The key insight is that a circle can always be divided into even slices using n / 2 straight cuts through the center. For odd n greater than 1, we first make one cut to separate the circle and then require n cuts to reach n slices. Therefore, the solution reduces to a simple formula: 0 if n == 1, n if n is odd, and n / 2 if n is even.

Approach	Time Complexity	Space Complexity	Notes
Brute Force	O(n)	O(1)	Simulate cutting the circle slice by slice until reaching `n`
Optimal	O(1)	O(1)	Use parity check: `0` if n=1, `n` if n odd, `n/2` if n even

Algorithm Walkthrough

Check if n equals 1. If so, the circle is already one slice and requires 0 cuts. Return 0.
Check if n is even. For an even number of slices, each cut through the center can divide the circle into two additional slices, so the total minimum cuts required is n / 2.
Handle odd n greater than 1. For odd numbers of slices, a single straight cut through the center cannot evenly split the circle. Therefore, we need as many cuts as slices, n, to ensure each slice is separated correctly.
Return the computed minimum cuts.

Why it works: The invariant is based on geometric properties of a circle. Any straight line through the center always divides the circle into two equal parts. For even n, we can systematically place lines at equal angles to achieve n slices with n / 2 cuts. For odd n, each line contributes at most one new slice beyond the first cut, requiring n cuts.

Python Solution

class Solution:
    def numberOfCuts(self, n: int) -> int:
        if n == 1:
            return 0
        if n % 2 == 0:
            return n // 2
        return n

Implementation Walkthrough: The Python solution follows the algorithm exactly. It first checks the special case of n = 1 and returns 0. Then it checks if n is even, returning n // 2. If neither condition is met, n must be odd and greater than 1, so it returns n.

Go Solution

func numberOfCuts(n int) int {
    if n == 1 {
        return 0
    }
    if n%2 == 0 {
        return n / 2
    }
    return n
}

Go-specific Notes: The Go implementation mirrors Python. Division with / is integer division for integers in Go, so n / 2 behaves correctly. No additional handling for odd numbers is needed because modulo % works as expected.

Worked Examples

Example 1: n = 4

n is even, so minimum cuts = n / 2 = 2.

Example 2: n = 3

n is odd and greater than 1, so minimum cuts = n = 3.

Example 3: n = 1

n equals 1, so minimum cuts = 0.

Example	n	n Even/Odd	Min Cuts
1	4	Even	2
2	3	Odd	3
3	1	Special	0

Complexity Analysis

Measure	Complexity	Explanation
Time	O(1)	Single conditional check, constant time
Space	O(1)	No additional memory used beyond input

The reasoning is straightforward.

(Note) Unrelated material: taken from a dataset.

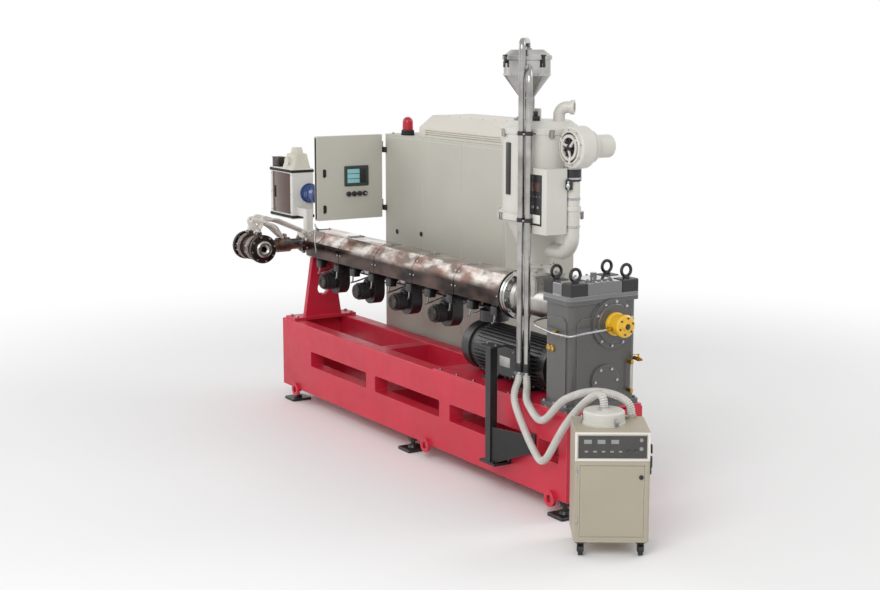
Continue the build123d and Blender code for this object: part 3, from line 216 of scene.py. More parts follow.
def spread(tree, value, low, high, from_low=0.3, from_high=0.7):
    """A value between from_low and from_high as one between low and high."""
    made = add_node(
        tree, "ShaderNodeMapRange",
        {"Value": value, "From Min": from_low, "From Max": from_high, "To Min": low, "To Max": high},
    )
    return made.outputs["Result"]


def blended(tree, factor, first, second):
    """First colour where factor is 0, second where it is 1."""
    mix = add_node(tree, "ShaderNodeMix", data_type="RGBA")
    for place, value in ((0, factor), (6, first), (7, second)):
        if isinstance(value, bpy.types.NodeSocket):
            tree.links.new(value, mix.inputs[place])
        else:
            mix.inputs[place].default_value = value if place == 0 else (*value, 1)
    return mix.outputs[2]


def bumped(tree, height, strength, depth_mm, under=None):
    """The normal of a surface raised by up to depth_mm, over another such normal if one is given."""
    inputs = {"Height": height, "Strength": strength, "Distance": depth_mm * MM}
    if under:
        inputs["Normal"] = under
    return add_node(tree, "ShaderNodeBump", inputs).outputs["Normal"]


def edge_highlight_mask(tree, width_mm):
    """1 along outer edges, for a painted highlight where a coat is also thin, and 0 on flats."""
    rounded = add_node(tree, "ShaderNodeBevel", {"Radius": width_mm * MM}, samples=4)
    true = add_node(tree, "ShaderNodeNewGeometry")
    alike = add_node(
        tree, "ShaderNodeVectorMath", {0: rounded.outputs["Normal"], 1: true.outputs["Normal"]},
        operation="DOT_PRODUCT",
    )
    return spread(tree, alike.outputs["Value"], 1.0, 0.0, 0.75, 0.97)


def coated(
    name, colour, shade=0.86, roughness=0.4, peel_mm=7.0, peel_depth=0.12, coat=0.0, edge=None,
    patch_mm=420.0,
):
    """A paint or powder coat: faint patches, orange peel, and a painted highlight along the edges if
    edge is a colour.
    """
    material, tree, place = start_material(name)
    patches = spread(tree, grain(tree, place, patch_mm), 0.0, 1.0)
    tone = blended(tree, patches, colour, tuple(v * shade for v in colour))
    if edge:
        # Lighter colour along outer edges: a painted highlight, where the coat is also thin.
        tone = blended(tree, edge_highlight_mask(tree, 5.0), tone, edge)
    principled(tree, {
        "Base Color": tone, "IOR": 1.5, "Coat Weight": coat, "Coat Roughness": 0.08,
        "Roughness": spread(tree, grain(tree, place, 90.0, 6.0), roughness - 0.06, roughness + 0.08),
        "Normal": bumped(tree, grain(tree, place, peel_mm, 2.0), 0.35, peel_depth),
    })


def metallic(
    name, colour, second, roughness=0.3, brush=(1, 1, 1), brush_mm=4.0, depth=0.05, patch_mm=160.0,
    wave=0.0,
):
    """Bare metal: two tones in patches, brush or turning lines, and a slow wave in thin sheet."""
    material, tree, place = start_material(name)
    tone = blended(tree, spread(tree, grain(tree, place, patch_mm), 0.0, 1.0), colour, second)
    lines = grain(tree, place, brush_mm, 4.0, brush)
    normal = bumped(tree, lines, 0.4, depth)
    if wave:
        normal = bumped(tree, grain(tree, place, 130.0, 1.0), 0.5, wave, normal)
    principled(tree, {
        "Base Color": tone, "Metallic": 1.0, "Normal": normal,
        "Roughness": spread(tree, lines, max(roughness - 0.07, 0.02), roughness + 0.1),
    })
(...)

No iteration or recursion is needed, so time and space remain constant regardless of the input n.

Test Cases

# Provided examples
assert Solution().numberOfCuts(4) == 2  # even n
assert Solution().numberOfCuts(3) == 3  # odd n
assert Solution().numberOfCuts(1) == 0  # special case

# Additional boundary and stress tests
assert Solution().numberOfCuts(2) == 1  # smallest even n
assert Solution().numberOfCuts(5) == 5  # small odd n
assert Solution().numberOfCuts(100) == 50  # largest even n
assert Solution().numberOfCuts(99) == 99  # large odd n

Test	Why
4	Even n, simple division
3	Odd n, returns n
1	Special case, no cuts
2	Smallest even n, edge of minimum input
5	Small odd n, basic odd behavior
100	Large even n, test upper limit
99	Large odd n, test upper limit

Edge Cases

n = 1: This is a unique case because no cut is required. If the algorithm incorrectly assumes a cut is always needed, it would fail here. The implementation handles it explicitly with a conditional check.

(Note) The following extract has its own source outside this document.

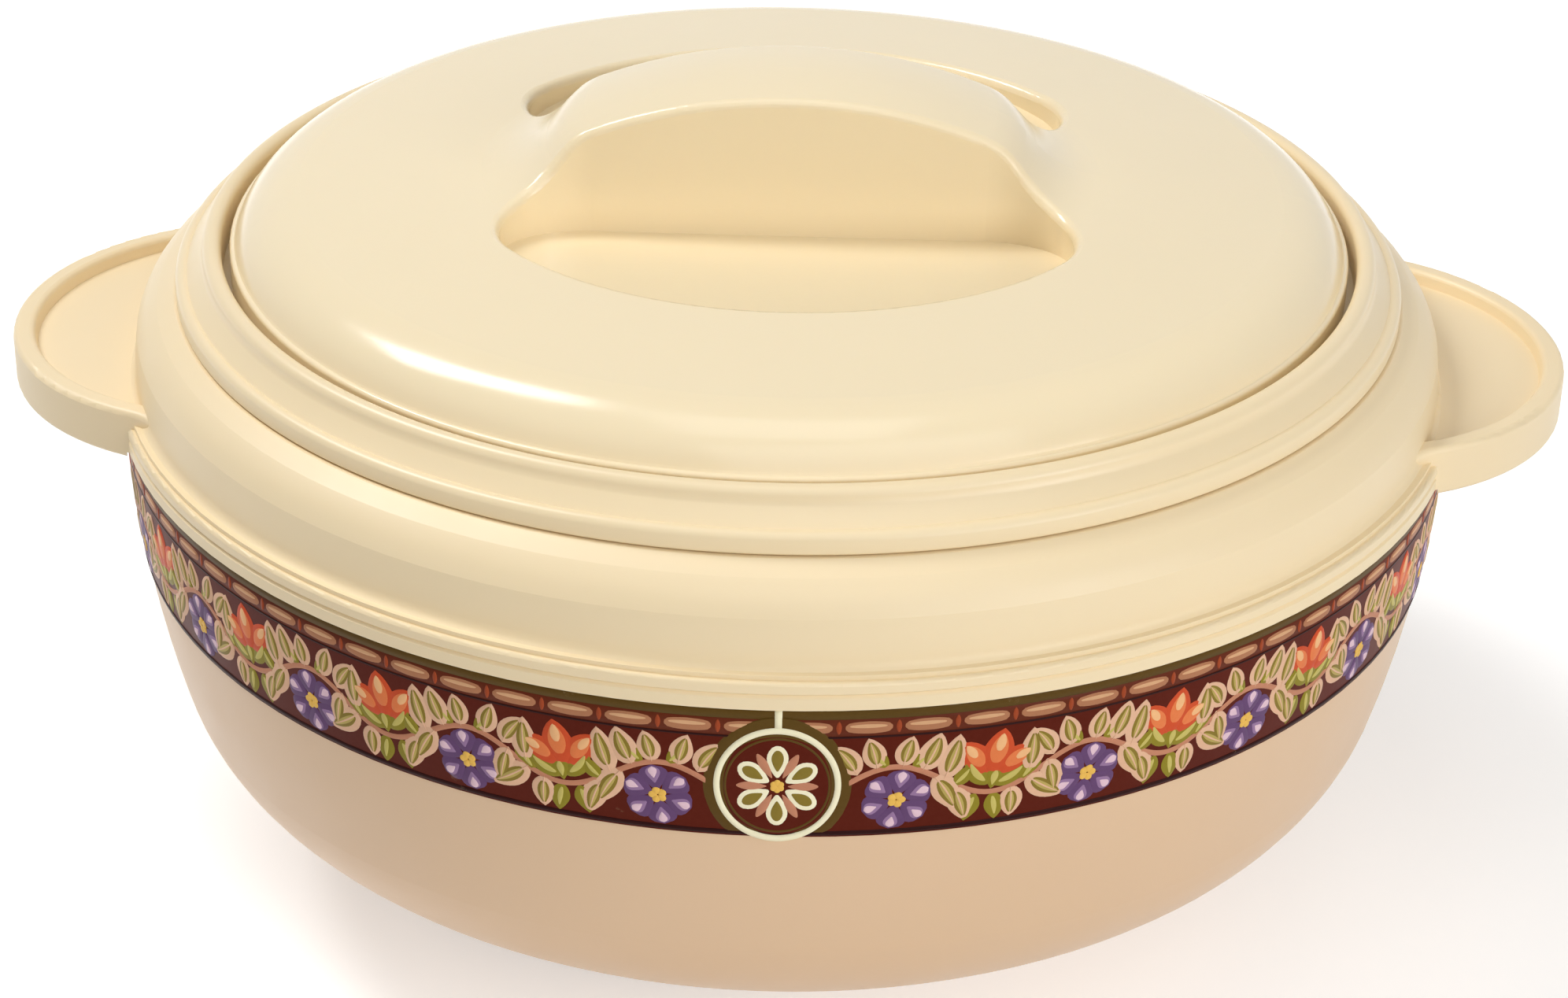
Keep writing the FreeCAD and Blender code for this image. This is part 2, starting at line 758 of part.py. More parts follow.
def finger_well(name, side, grow):
    """The space in front of (side -1) or behind (side 1) the handle, larger by grow all round: D-shaped
    in plan, its straight side along the handle, with a flat floor that rises away from the handle."""
    body = new_body(name)
    face = size["grip_half"] - grow
    corner = size["well_corner"] + grow
    reach = size["well_radius"] + grow
    corner_depth = size["grip_half"] + size["well_corner"]
    corner_reach = size["well_radius"] - size["well_corner"]
    corner_across = root(square(corner_reach) - square(corner_depth))
    outward = reach / corner_reach
    floor = size["well_floor"] - grow
    slope = size["well_rise"] / (size["well_radius"] - size["grip_half"])
    lowest = floor - size["well_rise"]

    def along(depth):
        return depth if side > 0 else -depth

    plan = new_sketch(body, "plan", "XY_Plane", lowest)
    outline(plan, [
        (-corner_across, along(face)),
        (corner_across, along(face)),
        (corner_across * outward, along(corner_depth * outward)),
        (-(corner_across * outward), along(corner_depth * outward)),
    ], {1: (corner, side), 2: (reach, side), 3: (corner, side)})
    raised(body, plan, name, size["well_ceiling"] - lowest)

    near = face - wall
    far = reach + wall
    under = new_sketch(body, "under", "YZ_Plane")
    outline(under, [
        (along(near), lowest - wall),
        (along(far), lowest - wall),
        (along(far), floor + (far - size["grip_half"]) * slope),
        (along(near), floor + (near - size["grip_half"]) * slope),
    ])
    wedge = sunk(body, under, "under", far * two)
    wedge.Midplane = True
    doc.recompute()
    return body


def well_rim(edge):
    """Picks the upper edges of the wells' walls, where they meet the mound and the crown."""
    slope = dimensions["well_rise"] / (dimensions["well_radius"] - dimensions["grip_half"])
    corner_reach = dimensions["well_radius"] - dimensions["well_corner"]
    corner_depth = dimensions["grip_half"] + dimensions["well_corner"]
    corner_across = math.sqrt(corner_reach ** 2 - corner_depth ** 2)
    points = [edge.valueAt(edge.FirstParameter + (edge.LastParameter - edge.FirstParameter) * share)
              for share in (0, 0.5, 1)]
    for point in points:
        depth = abs(point.y)
        above = point.z - dimensions["well_floor"] - (depth - dimensions["grip_half"]) * slope
        from_corner = math.hypot(abs(point.x) - corner_across, depth - corner_depth)
        gaps = (depth - dimensions["grip_half"],
                from_corner - dimensions["well_corner"],
                math.hypot(point.x, point.y) - dimensions["well_radius"])
        if above < 1 or min(abs(gap) for gap in gaps) > 0.01:
            return False
    return True


def make_lid_shell():
    form = lid_solid("lid_shell", zero, [
        (zero, size["lid_bottom"]),
        (size["skirt_radius"], size["lid_bottom"]),
        (size["skirt_radius"], size["skirt_top"] - size["skirt_round"]),
        (size["skirt_radius"] - size["skirt_round"], size["skirt_top"]),
    ], {2: (size["skirt_round"], 1)})
    wells = [finger_well(f"well_{name}", side, zero) for name, side in (("front", -1), ("back", 1))]
    cut_away(form, "wells", wells)
    rounded(form, "well", size["well_edge"], well_rim)

    skirt_inner = size["skirt_radius"] - wall
    space = lid_solid("lid_space", wall, [
        (zero, size["lid_bottom"] - wall),
        (skirt_inner, size["lid_bottom"] - wall),
        (skirt_inner, size["liner_top"] + size["snap_gap"]),
    ])
    skins = [finger_well(f"skin_{name}", side, wall) for name, side in (("front", -1), ("back", 1))]
    cut_away(space, "skins", skins)
    cut_away(form, "space", [space])
    return form


def make_lid_liner():
    body = new_body("lid_liner")
    flange_low = size["liner_top"] - size["liner_flange"]
    sheet_inner = size["plug_radius"] - size["liner_flange"]
    bend = size["plug_bend"]
    corners = [
        (size["vent_radius"], size["plug_bottom"]),
        (size["plug_radius"] - bend, size["plug_bottom"]),
        (size["plug_radius"], size["plug_bottom"] + bend),
        (size["plug_radius"], flange_low),
        (size["liner_radius"], flange_low),
        (size["liner_radius"], size["liner_top"]),
        (sheet_inner, size["liner_top"]),
        (sheet_inner, size["plug_bottom"] + bend),
        (size["plug_radius"] - bend, size["plug_bottom"] + size["liner_flange"]),
        (size["vent_radius"], size["plug_bottom"] + size["liner_flange"]),
    ]
    bends = {1: (bend, 1), 7: (bend - size["liner_flange"], -1)}
    turned(body, "liner", corners, bends)
    return body


def make_lid_foam():
    body = new_body("lid_foam")
    edge = size["plug_radius"] - size["liner_flange"] - size["foam_gap"]
    low = size["plug_bottom"] + size["liner_flange"]
    bend = size["plug_bend"]
    turned(body, "foam", [
        (zero, low),
        (edge - bend, low),
        (edge, low + bend),
        (edge, size["lid_foam_top"]),
        (zero, size["lid_foam_top"]),
    ], {1: (bend, 1)})
    return body


def make_lid_plug():
    body = new_body("lid_plug")
    stem = size["vent_radius"] - size["snap_gap"]
    low = size["plug_bottom"] - size["cap_flange"]
    high = size["plug_bottom"] + size["liner_flange"] - size["snap_gap"]
    turned(body, "plug", [
        (zero, low),
        (size["vent_cap_radius"], low),
        (size["vent_cap_radius"], size["plug_bottom"]),
        (stem, size["plug_bottom"]),
        (stem, high),
        (zero, high),
    ])
    return body


def make_lid_seal():
    body = new_body("lid_seal")
    turned(body, "seal", [
        (size["seal_inner"], size["seal_bottom"]),
        (size["seal_outer"], size["seal_bottom"]),
        (size["seal_outer"], size["seal_top"]),
        (size["seal_inner"], size["seal_top"]),
    ])
    return body


parts = [
    make_outer_bowl(),
    make_printed_band(),
    make_base_cap(),
    make_ear_collar(),
    make_rim_ring(),
    make_steel_bowl(),
    make_body_foam(),
    make_lid_seal(),
    make_lid_shell(),
    make_lid_liner(),
    make_lid_foam(),
    make_lid_plug(),
]
doc.recompute()

# ---- checks, then one STEP file for each sub-part ----

for item in doc.Objects:
    if {"Invalid", "Error"} & set(item.State):
        raise RuntimeError(f"{item.Label} did not recompute: {item.State}")
for part in parts:
    if part.Shape.isNull() or not part.Shape.isValid() or len(part.Shape.Solids) != 1:
        raise RuntimeError(f"{part.Label} is not one valid solid")
for part in parts:
    part.Shape.exportStep(f"parts/{part.Label}.step")
    box = part.Shape.BoundBox
    print(f"{part.Label}: {part.Shape.Volume / 1000:.1f} ml, x {box.XMin:.2f} {box.XMax:.2f}, "
          f"y {box.YMin:.2f} {box.YMax:.2f}, z {box.ZMin:.2f} {box.ZMax:.2f}")
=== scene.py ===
import math

import bmesh
import bpy
import numpy as np
from mathutils import Matrix, Vector


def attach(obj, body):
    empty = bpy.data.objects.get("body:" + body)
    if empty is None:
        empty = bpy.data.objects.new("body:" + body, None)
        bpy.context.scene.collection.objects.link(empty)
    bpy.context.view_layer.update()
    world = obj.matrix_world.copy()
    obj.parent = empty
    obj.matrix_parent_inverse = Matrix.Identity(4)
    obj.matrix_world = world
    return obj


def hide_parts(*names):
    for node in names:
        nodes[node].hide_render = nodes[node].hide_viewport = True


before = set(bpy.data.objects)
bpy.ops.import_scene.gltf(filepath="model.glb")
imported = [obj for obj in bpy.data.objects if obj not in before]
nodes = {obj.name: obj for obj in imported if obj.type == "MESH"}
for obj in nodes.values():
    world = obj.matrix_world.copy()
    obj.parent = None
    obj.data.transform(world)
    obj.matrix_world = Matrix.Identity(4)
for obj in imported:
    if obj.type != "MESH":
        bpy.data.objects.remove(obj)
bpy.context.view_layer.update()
print("frame loaded")

mm = 0.001
white = (1, 1, 1, 1)


def screenColour(red, green, blue):
    # A colour in screen levels, 0 to 255, turned into linear light. A level c of 0 to 1 is divided
    # by 12.92 below 0.04045, and else becomes ((c + 0.055) / 1.055) to the power 2.4.
    c = np.array([red, green, blue]) / 255
    linear = np.where(c < 0.04045, c / 12.92, ((c + 0.055) / 1.055) ** 2.4)
    return tuple(float(value) for value in linear)


camera = {
    "distance": 637.9 * mm,      # from the upright axis, on the ground plan
    "height": 408.9 * mm,
    "swing": 1.0,                # degrees towards the right ear
    "pitch": 28.007,             # degrees below level
    "roll": 1.169,
    "focalPixels": 4500,
    "imageWidth": 1992,
    "sensorWidth": 36,           # in millimetres, which is what Blender's lens lengths go by
    "clip": (0.01, 20),
}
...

n even versus n odd: The algorithm must differentiate between even and odd slices because even slices can be achieved with fewer cuts due to symmetry. For odd numbers, each slice effectively requires a cut, which is why returning n for odd values greater than 1 is correct.

Maximum input n = 100: This tests whether the formula scales correctly. The optimal O(1) approach handles this trivially. Edge cases like n = 100 and n = 99 ensure the logic for both even and odd large numbers is correct.

This approach covers all constraints and edge cases while remaining simple and efficient.